U.S. Secretary of State Antonin Blinken marked his first trip to Asia as the country’s top diplomat by appearing to take a parting shot at the Trump administration.

“Diplomacy is back at the center of U.S. foreign policy,” he posted from his official account. “Today, I’m en route to Tokyo and Seoul to discuss how the United States will strengthen our cooperation in the #IndoPacific and across the globe with two of our closest allies.”

Richard Grenell, the former acting director of the U.S. National Intelligence, responded to the tweet and said he hopes it gets fact-checked by reporters.

Grenell pointed out that former President Trump did not start any new wars while in office “and his diplomatic successes were actual peace deals and economic normalization agreements.

“Let’s see what peace deals you can get with your new style of diplomacy,” he tweeted.

Last week, Blinken paid a compliment to the Trump administration for the Abraham Accords struck between Arab nations and Israel in the Middle East.
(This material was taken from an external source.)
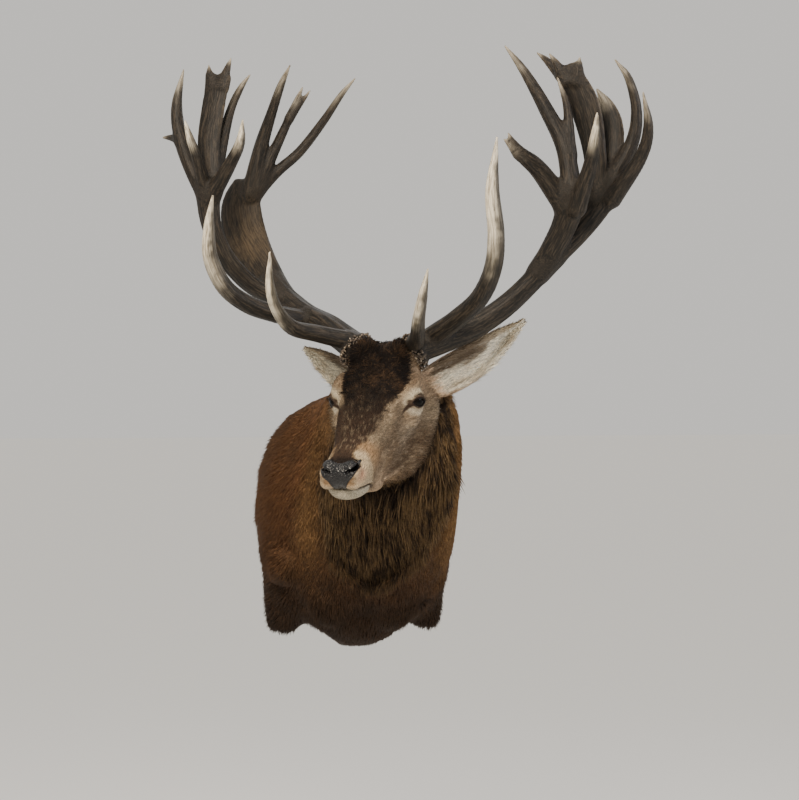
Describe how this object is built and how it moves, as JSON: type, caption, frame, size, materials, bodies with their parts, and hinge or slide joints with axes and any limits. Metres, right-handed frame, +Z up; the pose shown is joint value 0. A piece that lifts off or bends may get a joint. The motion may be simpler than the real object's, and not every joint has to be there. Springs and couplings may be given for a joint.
{
  "type": "red deer stag head mount",
  "caption": "Life-size shoulder mount of a mature red deer stag, head turned aside, with heavy many-tined antlers, on a flat wooden back board for a wall",
  "frame": {"origin": "middle of the back board's flat back face, on the wall plane y = 0", "axes": "+Y into the wall, -Y the way the animal's shoulders face, +X the animal's left, +Z up"},
  "size_m": [0.8696, 0.7158, 1.2193],
  "materials": {
    "board": "oiled, plain",
    "coat": "short reddish brown summer coat",
    "mane": "long grizzled dark brown neck hair",
    "face_fur": "short grey-brown face hair",
    "ear_fur": "short hair, pale inside",
    "nose": "black, glossy, finely pebbled",
    "eye": "dark brown taxidermy glass",
    "antler": "ridged dark bone with ivory tips"
  },
  "bodies": {
    "root": {"back_board": "board", "foreleg_left": "coat", "foreleg_right": "coat", "trunk": "coat", "nose_pad": "nose", "eye_left": "eye", "eye_right": "eye", "lower_jaw": "face_fur", "muzzle": "face_fur", "ear_left": "ear_fur", "ear_right": "ear_fur", "neck": "mane", "head": "face_fur", "antler_left_burr": "antler", "antler_left_beam": "antler", "antler_left_brow_tine": "antler", "antler_left_bey_tine": "antler", "antler_left_rear_palm": "antler", "antler_left_front_palm": "antler", "antler_left_plate": "antler", "antler_left_fin": "antler", "antler_left_rear_tine": "antler", "antler_left_outer_tine": "antler", "antler_left_fork_tine": "antler", "antler_left_high_tine": "antler", "antler_left_short_tine": "antler", "antler_left_fore_tine": "antler", "antler_right_burr": "antler", "antler_right_beam": "antler", "antler_right_brow_tine": "antler", "antler_right_bey_tine": "antler", "antler_right_rear_palm": "antler", "antler_right_front_palm": "antler", "antler_right_front_outer_tine": "antler", "antler_right_front_plate": "antler", "antler_right_white_tine": "antler", "antler_right_front_rear_tine": "antler", "antler_right_inner_tine": "antler", "antler_right_rear_tine": "antler", "antler_right_forked_tine": "antler", "antler_right_long_tine": "antler"}
  },
  "joints": []
}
Israel signed peace deals with the United Arab Emirates, Bahrain and Sudan in the waning days of the Trump administration. For the U.S.’ part, Sudan was taken off the list of state sponsors of terrorism, and the U.S. acknowledged an intent to sell up to 50 F-35 jets to the Emirates. Trump had hoped to get Saudi Arabia in on the accords, but no such deal came to fruition. 


Blinken and Defense Secretary Lloyd Austin are heading to Japan and South Korea for four days of talks starting Monday as the new administration tries to shore up partnerships with the two key regional allies. 


Blinken has stressed the importance of Washington’s relationship in the Indo-Pacific region and said as early as his confirmation hearings in January that there is no doubt that China poses the greatest threat of any nation to the U.S. He credited former President Trump at the time for “taking a tougher approach to China.”

“Not the way he went about it in a number of ways, but the basic principle was right,” he said.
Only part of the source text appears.